In this case; how do they recombine the CO2 into more complicated hydrocarbons? And if it’s energy negative, is it better to do this, or to use it to capture carbon?

2 comments

> In this case; how do they recombine the CO2 into more complicated hydrocarbons?

Fischer–Tropsch process.

> And if it’s energy negative, is it better to do this, or to use it to capture carbon?

It's obviously "energy negative", as it would be a violation of thermodynamics for it not to be, entropy being how it is. As far as doing it over carbon capture, I would be more interested in hearing your thoughts on why carbon capture would be a better alternative.

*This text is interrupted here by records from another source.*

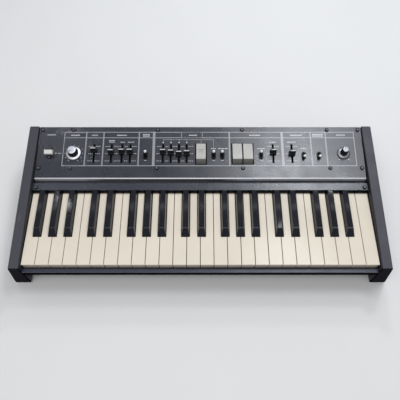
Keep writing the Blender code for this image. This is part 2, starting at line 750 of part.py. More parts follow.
def make_contact_board(mat):
    """Long circuit board under the keys with a rubber contact for each one."""
    bottom = FRAME_PLATE_TOP + CONTACT_RIDGE + SEAT_GAP
    half = TRAY_HALF_WIDTH - FRAME_END_GAP
    board = bmesh.new()
    low = (-half, key_y(CONTACT_BOARD_FRONT), key_z(bottom))
    add_box(board, low, (half, key_y(CONTACT_BOARD_REAR), key_z(bottom + BOARD_SHEET)))
    made = new_object("contact_board", board, mat)
    dip = (KEY_PIVOT - CONTACT_Y) * math.sin(math.radians(KEY_DIP_DEGREES))
    contact_top = -KEY_BODY_DEPTH - dip - 2 * SEAT_GAP
    contacts = bmesh.new()
    for centre, _, _ in all_key_centres():
        foot = rectangle(CONTACT_SIZE, CONTACT_SIZE, key_z(bottom + BOARD_SHEET / 2), centre, key_y(CONTACT_Y))
        head = rectangle(CONTACT_SIZE / 2, CONTACT_SIZE / 2, key_z(contact_top), centre, key_y(CONTACT_Y))
        add_tower(contacts, [foot, head])
    boolean(made, new_object("contacts", contacts, None, None, CUTTERS), "UNION")


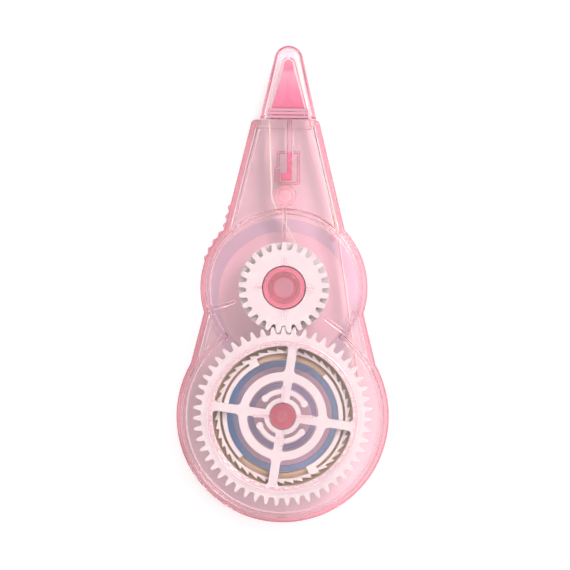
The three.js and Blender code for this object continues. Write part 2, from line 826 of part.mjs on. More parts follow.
// Cap outline, drawn in by an inset: straight sides that run tangent into a round apex.
function capOutline(inset, drop) {
  const centre = new THREE.Vector2(headShift, capApexY - capApexRadius);
  const base = new THREE.Vector2(headShift + capBaseHalfWidth, capBaseY);
  const reach = Math.acos(capApexRadius / base.distanceTo(centre)) * 180 / Math.PI;
  const tangent = angleAt(centre, base) + reach;
  const lean = Math.tan(radians(tangent));
  const halfWidth = capBaseHalfWidth - inset / Math.cos(radians(tangent)) + drop * lean;
  return [
    new THREE.Vector2(headShift - halfWidth, capBaseY - drop),
    new THREE.Vector2(headShift + halfWidth, capBaseY - drop),
    ...arc(centre, capApexRadius - inset, tangent, 180 - tangent),
  ];
}

function capBody(inset, drop) {
  const low = tapeMiddle - capBaseHalfDepth;
  const high = tapeMiddle + capBaseHalfDepth;
  const slope = (capBaseHalfDepth - capApexHalfDepth) / capLength;
  const foot = capBaseHalfDepth - inset + drop * slope;
  const top = capApexHalfDepth - inset;
  const profile = [
    new THREE.Vector2(capBaseY - drop, tapeMiddle - foot),
    new THREE.Vector2(capApexY, tapeMiddle - top),
    new THREE.Vector2(capApexY, tapeMiddle + top),
    new THREE.Vector2(capBaseY - drop, tapeMiddle + foot),
  ];
  const plan = plate(capOutline(inset, drop), low - overlap, high + overlap);
  const side = crossPlate(profile, headShift - capBaseHalfWidth * 2, headShift + capBaseHalfWidth * 2);
  return plan.intersect(side);
}

const cap = () => capBody(0, 0).subtract(capBody(capWall, overlap));

// Routes of the tape: over the guides to the blade, and back past the boss to the take-up reel.
const bladeGuide = () => ({ centre: bladeCentre(), radius: bladeHalfWidth + tapeOffset });

function freshRoute() {
  return ribbonRoute([
    { centre: supplyAxis, radius: lapRadius },
    { centre: guidePostAxis, radius: guidePostRadius + tapeOffset },
    { centre: wallGuideCentre(), radius: -wallGuideRadius - tapeOffset },
    bladeGuide(),
  ], supplyLapSweep, bladeWrap);
}

function spentRoute() {
  const corner = new THREE.Vector2(
    headShift - headBaseHalfWidth + cornerGuideRadius,
    headBaseY + cornerGuideRadius,
  );
  return ribbonRoute([
    bladeGuide(),
    { centre: corner, radius: cornerGuideRadius + tapeOffset },
    { centre: bossAxis, radius: bossRadius + tapeOffset },
    { centre: takeUpAxis, radius: -spentLapRadius },
  ], bladeWrap, spentLapSweep);
}

const finish = (colour, roughness, opacity = 1) => new THREE.MeshStandardMaterial({
  color: colour,
  roughness,
  metalness: 0,
  opacity,
  transparent: opacity < 1,
});

function mesh(name, piece, material) {
  const data = piece.getMesh();
  const geometry = new THREE.BufferGeometry();
  geometry.setAttribute('position', new THREE.BufferAttribute(new Float32Array(data.vertProperties), 3));
  geometry.setIndex(new THREE.BufferAttribute(new Uint32Array(data.triVerts), 1));
  geometry.computeVertexNormals();
  const made = new THREE.Mesh(geometry, material);
  made.name = name;
  return made;
}

const fresh = freshRoute();
const spent = spentRoute();
console.log(`fresh tape: least gap to itself ${leastSelfGap(fresh).toFixed(2)} mm`);
console.log(`spent tape: least gap to itself ${leastSelfGap(spent).toFixed(2)} mm`);

const correctionTape = new THREE.Group();
correctionTape.add(
  mesh('rear_case', rearCase(), finish(0xf4aec0, 0.15, 0.5)),
  mesh('front_case', frontCase(), finish(0xfbe6ec, 0.1, 0.3)),
  mesh('cap', cap(), finish(0xf8c0ce, 0.12, 0.5)),
  mesh('head', head(), finish(0xfc97b5, 0.3, 0.9)),
  mesh('drive_gear', driveGear(), finish(0xf4e8eb, 0.4)),
  mesh('ratchet_flange', ratchetFlange(), finish(0xf7f2f4, 0.4)),
  mesh('supply_reel', supplyReel(), finish(0x9fa4bb, 0.2, 0.6)),
  mesh('tape_roll', tapeRoll(), finish(0xb4907f, 0.7)),
  mesh('take_up_gear', takeUpGear(), finish(0xf4e8eb, 0.4)),
  mesh('take_up_reel', takeUpReel(), finish(0xed8499, 0.3, 0.9)),
  mesh('spent_roll', spentRoll(), finish(0xd8c9c2, 0.6)),
  mesh('fresh_tape', ribbon(fresh, tapeBottom, tapeTop), finish(0xf3ece6, 0.6)),
  mesh('spent_tape', ribbon(spent, tapeBottom, tapeTop), finish(0xe2cfc6, 0.5)),
);

export default correctionTape;
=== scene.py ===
import math

import bmesh
import bpy
from mathutils import Matrix, Vector


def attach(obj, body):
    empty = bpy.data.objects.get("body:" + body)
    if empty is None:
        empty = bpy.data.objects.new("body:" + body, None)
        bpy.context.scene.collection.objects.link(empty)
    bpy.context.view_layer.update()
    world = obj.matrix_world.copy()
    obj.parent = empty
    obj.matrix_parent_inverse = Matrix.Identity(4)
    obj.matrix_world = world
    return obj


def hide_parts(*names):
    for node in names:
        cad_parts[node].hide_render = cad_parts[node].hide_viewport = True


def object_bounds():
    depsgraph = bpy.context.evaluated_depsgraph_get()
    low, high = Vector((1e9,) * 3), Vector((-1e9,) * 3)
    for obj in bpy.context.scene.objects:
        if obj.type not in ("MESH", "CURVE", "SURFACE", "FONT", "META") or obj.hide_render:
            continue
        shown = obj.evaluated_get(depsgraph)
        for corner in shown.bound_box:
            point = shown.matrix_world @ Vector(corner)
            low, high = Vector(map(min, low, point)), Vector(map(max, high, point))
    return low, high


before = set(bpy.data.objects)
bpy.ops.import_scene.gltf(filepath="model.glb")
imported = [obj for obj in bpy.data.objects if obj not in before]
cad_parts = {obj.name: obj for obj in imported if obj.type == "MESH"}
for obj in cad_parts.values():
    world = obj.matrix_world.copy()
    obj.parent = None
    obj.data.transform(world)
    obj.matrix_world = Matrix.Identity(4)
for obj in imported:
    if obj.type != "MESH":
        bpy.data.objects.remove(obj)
cad_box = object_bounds()
scene = bpy.context.scene
scene.view_settings.view_transform = "Standard"


# Camera, floor and light.
# The tape lies on its back on a white table and is seen from straight above, as in the photograph.
# Two soft boxes, two small lamps and a pale sky light it. Table and sky look white to the camera.
photo_width = 0.10135
photo_centre = (0.00019, 0.02328)
photo_turn = math.radians(0.55)
camera_height = 2.0
lens_plane = 0.006
sensor = 36.0
table_size = 1.2
table_gap = 0.00002
most_bounces = 24

camera_data = bpy.data.cameras.new("camera")
camera_data.sensor_width = sensor
camera_data.lens = sensor * (camera_height - lens_plane) / photo_width
camera_data.clip_end = 10.0
camera = bpy.data.objects.new("camera", camera_data)
camera.location = (*photo_centre, camera_height)
camera.rotation_euler = (0.0, 0.0, photo_turn)
scene.collection.objects.link(camera)
scene.camera = camera


def soft_box(name, place, wide, high, watts):
    """An oblong lamp that looks at the tape."""
    lamp = bpy.data.lights.new(name, "AREA")
    lamp.shape = "RECTANGLE"
    lamp.energy = watts
    lamp.size = wide
    lamp.size_y = high
    box = bpy.data.objects.new(name, lamp)
    box.location = place
    x, y, z = Vector(place).normalized()
    box.rotation_euler = (-math.asin(y), math.atan2(x, z), 0.0)
    box.visible_camera = False
    scene.collection.objects.link(box)


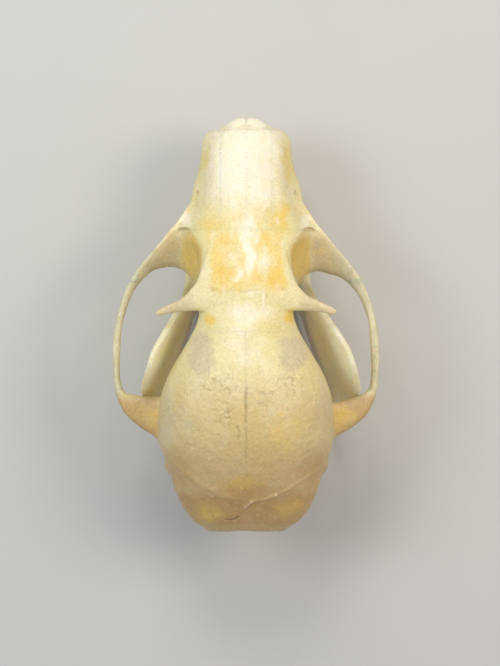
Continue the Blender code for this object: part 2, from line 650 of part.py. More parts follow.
def whole_cranium():
    """Upper skull in one piece with its openings and teeth, before it is parted into bones. The
    thick forms are fused and rounded off first, so that the thin ones keep their thickness."""
    thick = [
        oval_body("braincase", BRAINCASE),
        face_body(FACE),
        oval_body("tooth_block", TOOTH_BLOCK, square=0.75),
        oval_body("front_bump", FRONT_BUMP),
        oval_body("palate_rear", PALATE_REAR, square=0.75),
    ]
    thin = [neck_crest()]
    teeth = []
    for side in (LEFT, RIGHT):
        thick += [ball("swelling", sizes, side) for sizes in (CANINE_SWELLING, MASTOID, NECK_KNOB)]
        thick.append(cheek_arch("arch_root", CHEEK_ARCH[:7], side))
        thin += [
            cheek_arch("cheek_arch", CHEEK_ARCH, side),
            flat_bar("orbit_rim", ORBIT_RIM, side),
            brow(side),
            flat_bar("wing_plate", WING_PLATE, side),
            flat_bar("wing_hook", WING_HOOK, side),
            ball("ear_bulb", EAR_BULB, side),
        ]
        teeth += [tooth(sizes, side, UPPER_GUM, -1) for sizes in UPPER_TEETH]
    skull = fused("cranium", thick, COARSE_CUBE)
    relaxed(skull, [0.5] * 7)
    moved(skull, swelling)
    hollows = [
        ball("nose_opening", NOSE_OPENING),
        ball("spinal_opening", SPINAL_OPENING),
        ball("throat_opening", THROAT_OPENING),
        ball("palate_vault", PALATE_VAULT),
    ]
    combine(skull, hollows, "DIFFERENCE")
    skull = fused("cranium", [skull, *thin], FINE_CUBE)
    pits = [ball("pit", sizes, side) for sizes in (EAR_OPENING, CHEEK_OPENING) for side in (LEFT, RIGHT)]
    combine(skull, pits, "DIFFERENCE")
    skull = fused("cranium", [skull], FINE_CUBE)
    relaxed(skull, [0.6, -0.62] * 8)
    moved(skull, small_bends)
    thinned(skull, CRANIUM_TRIANGLES)
    return combine(skull, teeth, "UNION")


def whole_jaw():
    """Lower jaw in one piece with its teeth, before it is parted at the chin."""
    sides = (LEFT, RIGHT)
    thick = [oval_body("chin", CHIN), *(jaw_body(side) for side in sides)]
    jaw = fused("jaw", thick, COARSE_CUBE)
    relaxed(jaw, [0.5] * 5)
    moved(jaw, swelling)
    thin = [jaw_plate(side) for side in sides] + [ball("jaw_knob", JAW_KNOB, side) for side in sides]
    jaw = fused("jaw", [jaw, *thin], FINE_CUBE)
    combine(jaw, [ball("jaw_notch", JAW_NOTCH, side) for side in sides], "DIFFERENCE")
    jaw = fused("jaw", [jaw], FINE_CUBE)
    relaxed(jaw, [0.6, -0.61] * 12)
    thinned(jaw, JAW_TRIANGLES)
    teeth = [tooth(sizes, side, LOWER_GUM, 1) for side in sides for sizes in LOWER_TEETH]
    return combine(jaw, teeth, "UNION")


def part_cranium(cranium):
    """Cuts the cranium into its bones, each giving way by the gap to those before it."""
    taken = []
    for kind, outline, start, end in BONES:
        sides = ((LEFT, kind),) if start == SINGLE else ((LEFT, f"{kind}_left"), (RIGHT, f"{kind}_right"))
        for side, name in sides:
            inset = GAP / 2 if start == PAIR else 0.0
            bone = copy_of(cranium, name)
            combine(bone, [cell(outline, start + inset, end, side, 0.0)], "INTERSECT")
            before = [cell(*earlier, GAP) for earlier in taken]
            if before:
                combine(bone, before, "DIFFERENCE")
            finish(bone, kind)
        taken += [(outline, start, end, side) for side, _ in sides]
    bpy.data.objects.remove(cranium)


def part_jaw(jaw):
    """Cuts the lower jaw at the chin and along the table, which leaves a flat wherever it rests,
    and shifts it to where it lies."""
    for side, name in ((LEFT, "mandible_left"), (RIGHT, "mandible_right")):
        half = copy_of(jaw, name)
        combine(half, [cell(JAW_OUTLINE, GAP / 2, FAR, side, 0.0)], "INTERSECT")
        finish(half, "mandible")
        moved(half, jaw_lean)
    bpy.data.objects.remove(jaw)


def main():
    for old in list(bpy.data.objects):
        bpy.data.objects.remove(old)
    part_cranium(whole_cranium())
    part_jaw(whole_jaw())


main()
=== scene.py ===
"""Dry skull of a short-nosed fruit bat with its lower jaw closed under it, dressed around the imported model.

Places are written as (out, back, up) in millimetres of this skull: distance from the midline,
positive on the animal's left, distance behind the front tip, and height above the table.
"""

import math

import bpy
import numpy as np
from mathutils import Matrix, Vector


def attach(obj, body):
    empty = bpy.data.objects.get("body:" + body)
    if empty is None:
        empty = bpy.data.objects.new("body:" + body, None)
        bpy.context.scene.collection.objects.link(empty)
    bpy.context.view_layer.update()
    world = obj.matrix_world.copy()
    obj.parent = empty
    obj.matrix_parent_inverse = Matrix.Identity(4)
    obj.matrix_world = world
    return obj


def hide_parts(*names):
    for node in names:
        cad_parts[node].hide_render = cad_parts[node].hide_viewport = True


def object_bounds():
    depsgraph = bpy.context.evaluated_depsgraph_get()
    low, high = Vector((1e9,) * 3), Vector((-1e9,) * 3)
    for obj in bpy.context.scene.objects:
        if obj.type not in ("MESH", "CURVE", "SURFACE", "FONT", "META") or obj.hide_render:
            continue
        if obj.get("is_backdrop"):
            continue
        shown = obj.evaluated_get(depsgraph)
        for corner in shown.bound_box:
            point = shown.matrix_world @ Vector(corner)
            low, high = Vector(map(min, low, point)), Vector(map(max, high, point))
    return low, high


bl_info = {
    "name": "Bat skull",
    "version": (1, 0, 0),
    "blender": (4, 5, 0),
    "location": "View3D > Sidebar > Skull",
    "description": "Bones and teeth of a dry bat skull, built around a packed model",
    "category": "Add Mesh",
}

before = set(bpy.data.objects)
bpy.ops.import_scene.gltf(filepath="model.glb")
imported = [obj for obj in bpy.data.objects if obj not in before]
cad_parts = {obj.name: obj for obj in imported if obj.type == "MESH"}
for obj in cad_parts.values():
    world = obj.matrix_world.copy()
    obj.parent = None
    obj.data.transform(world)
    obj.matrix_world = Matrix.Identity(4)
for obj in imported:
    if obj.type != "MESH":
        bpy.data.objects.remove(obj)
CAD_LOW, CAD_HIGH = (np.array(corner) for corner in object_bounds())

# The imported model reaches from 0.16 mm before the front tip to 28.62 mm behind it, which gives the
# size of one millimetre of the skull here, and the place of its midline and its table
SKULL_FRONT, SKULL_REAR = -0.16, 28.62
MM = (CAD_HIGH[1] - CAD_LOW[1]) / (SKULL_REAR - SKULL_FRONT)
ORIGIN = np.array((
    (CAD_LOW[0] + CAD_HIGH[0]) / 2,
    CAD_LOW[1] - SKULL_FRONT * MM,
    CAD_LOW[2],
))
LEFT, RIGHT = 1, -1
SIDES = (("left", LEFT), ("right", RIGHT))

# Stations of the upright ovals: back, half width, lowest level, widest level, highest level
BRAINCASE = (
    (12.4, 2.70, 7.4, 9.6, 11.7),
    (13.6, 3.15, 7.3, 9.8, 12.1),
    (14.8, 3.60, 7.3, 9.9, 12.6),
    (16.2, 4.40, 7.1, 9.9, 13.2),
    (17.8, 5.30, 6.8, 9.9, 13.75),
    (19.4, 5.85, 6.4, 9.8, 14.05),
    (21.0, 5.95, 6.1, 9.5, 14.0),
    (22.6, 5.84, 6.0, 9.2, 13.6),
    (24.2, 5.24, 6.0, 8.9, 12.9),
    (25.8, 4.80, 6.1, 8.6, 11.9),
    (27.1, 4.16, 6.3, 8.4, 10.8),
    (28.0, 3.30, 6.7, 8.3, 9.9),
    (28.5, 2.30, 7.2, 8.3, 9.3),
)
TOOTH_BLOCK = (
    (0.60, 1.95, 5.5, 6.3, 7.3),
    (0.84, 2.60, 5.3, 6.3, 7.7),
    (1.22, 2.97, 5.2, 6.3, 7.9),
    (1.80, 3.11, 5.1, 6.3, 8.1),
    (2.70, 3.18, 5.1, 6.3, 8.2),
    (3.75, 3.36, 5.2, 6.4, 8.2),
    (4.60, 3.68, 5.2, 6.5, 8.1),
    (6.20, 4.00, 5.2, 6.6, 8.0),
    (8.00, 4.20, 5.2, 6.5, 7.8),
    (9.50, 4.25, 5.2, 6.4, 7.4),
    (10.8, 4.05, 5.2, 6.3, 7.2),
    (11.6, 3.55, 5.3, 6.3, 7.1),
    (12.3, 2.80, 5.5, 6.3, 6.9),
)
FRONT_BUMP = (
    (-0.12, 0.55, 5.8, 6.3, 6.8),
    (0.02, 0.95, 5.6, 6.3, 6.95),
    (0.26, 1.38, 5.4, 6.2, 7.05),
    (0.56, 1.75, 5.3, 6.2, 7.1),
    (1.40, 2.40, 5.2, 6.2, 7.3),
)
PALATE_REAR = (
    (11.6, 3.00, 5.5, 6.1, 7.2),
    (12.6, 2.50, 5.5, 6.2, 7.6),
    (13.6, 2.05, 5.5, 6.4, 7.8),
    (14.6, 1.85, 5.6, 6.6, 7.9),
)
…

"In this case; how do they recombine..." that is exactly what the article is about. E-fuels are atmospheric carbon dioxide that is electrolyzed using renewable sources and combined with additional hydrogen in order to produce octane. So, my original parent is saying the process we should focus on is sequestration (Atmospheric carbon dioxide -> electrolyze to carbon and oxygen [this is the energy intensive step] -> bury the carbon and leave the oxygen -> harvest natural hydrocarbons / oil -> distill into various weights -> burn the octane). I propose achieving similar atmospheric carbon balance with similar energy inputs with the cycle (Atmospheric carbon dioxide -> electrolyze to carbon and oxygen [same energy per carbon] -> hydogenate the carbon to octane for portability and compatibility reasons -> burn the octane). The only point in doing all of this of course is the huge installed user base for engines that burn octane, a portable and stable fuel.